§ Aim:
Exactly reproduce each entry, leaving out nothing.

§ Excerpted data:
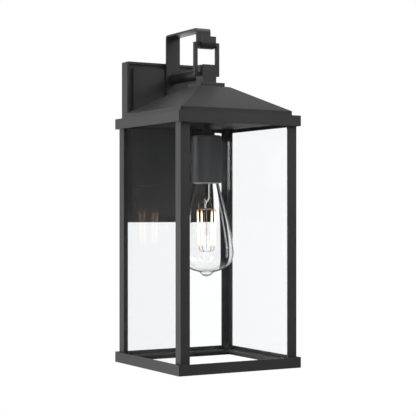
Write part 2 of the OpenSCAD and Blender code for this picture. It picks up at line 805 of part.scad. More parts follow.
module bulb_glass() {
    outer = concat([[neck_r, -neck_up]], flank(flare, 18, 0), flank(bowl, 14, 0), flank(nib, 6, 0), flank(tip, 4, 0));
    inner = concat([[neck_r - bulb_t, -neck_up]], flank(flare, 18, bulb_t), flank(bowl, 14, bulb_t));
    color("lightyellow", 0.35) on_axis(bulb_top) rotate_extrude()
        polygon(concat(flip(outer), [[0, -bulb_h], [0, -shoulder + bulb_t]], backwards(flip(inner))));
}

module bulb_cap() {
    wall = 0.5;
    color(zinc) on_axis(bulb_top) rotate_extrude() polygon([
        [cap_r - wall, 0], [cap_r, 0], [cap_r, cap_h - 2], [cap_r - 2, cap_h],
        [contact_r + 4, cap_h], [contact_r + 4, cap_h - wall], [cap_r - 2.2, cap_h - wall], [cap_r - wall, cap_h - 2.2]
    ]);
}

module bulb_insulator() {
    color("#1c1c20") on_axis(cap_crown) cylinder(r1 = contact_r + 5.2, r2 = contact_r + 0.6, h = insulator_h);
}

module bulb_contact() {
    color("lightgrey") on_axis(contact_foot) cylinder(r = contact_r, h = contact_h);
}

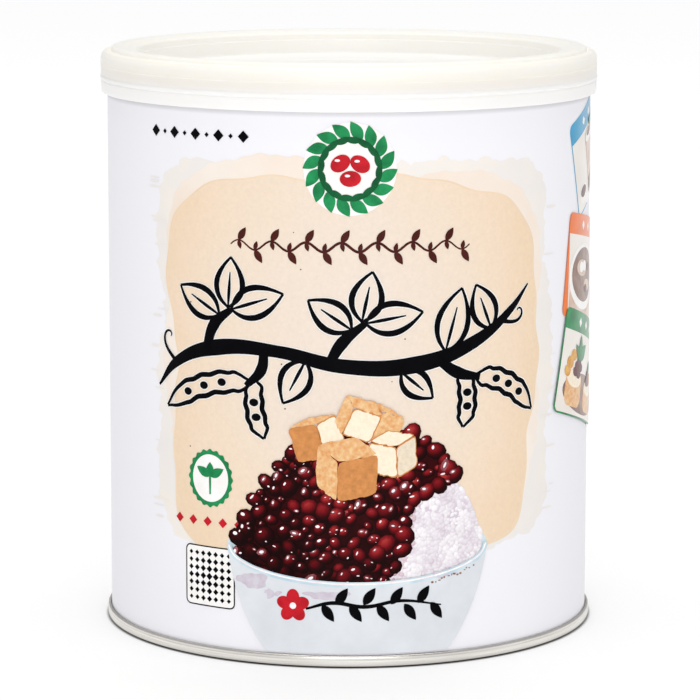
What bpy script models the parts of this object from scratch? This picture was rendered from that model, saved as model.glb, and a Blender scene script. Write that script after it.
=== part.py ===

§ Solution to this problem:
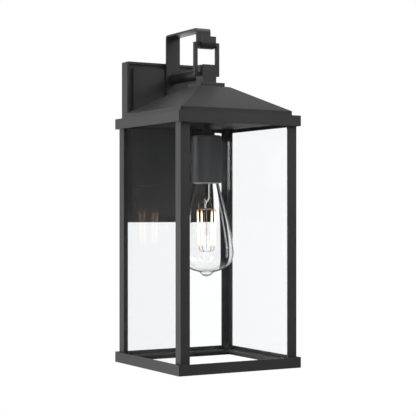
Write part 2 of the OpenSCAD and Blender code for this picture. It picks up at line 805 of part.scad. More parts follow.
module bulb_glass() {
    outer = concat([[neck_r, -neck_up]], flank(flare, 18, 0), flank(bowl, 14, 0), flank(nib, 6, 0), flank(tip, 4, 0));
    inner = concat([[neck_r - bulb_t, -neck_up]], flank(flare, 18, bulb_t), flank(bowl, 14, bulb_t));
    color("lightyellow", 0.35) on_axis(bulb_top) rotate_extrude()
        polygon(concat(flip(outer), [[0, -bulb_h], [0, -shoulder + bulb_t]], backwards(flip(inner))));
}

module bulb_cap() {
    wall = 0.5;
    color(zinc) on_axis(bulb_top) rotate_extrude() polygon([
        [cap_r - wall, 0], [cap_r, 0], [cap_r, cap_h - 2], [cap_r - 2, cap_h],
        [contact_r + 4, cap_h], [contact_r + 4, cap_h - wall], [cap_r - 2.2, cap_h - wall], [cap_r - wall, cap_h - 2.2]
    ]);
}

module bulb_insulator() {
    color("#1c1c20") on_axis(cap_crown) cylinder(r1 = contact_r + 5.2, r2 = contact_r + 0.6, h = insulator_h);
}

module bulb_contact() {
    color("lightgrey") on_axis(contact_foot) cylinder(r = contact_r, h = contact_h);
}

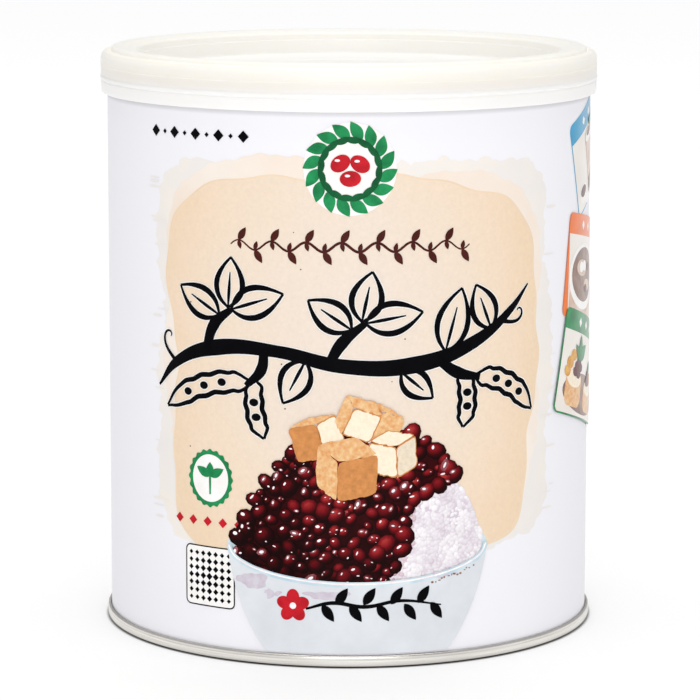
What bpy script models the parts of this object from scratch? This picture was rendered from that model, saved as model.glb, and a Blender scene script. Write that script after it.
=== part.py ===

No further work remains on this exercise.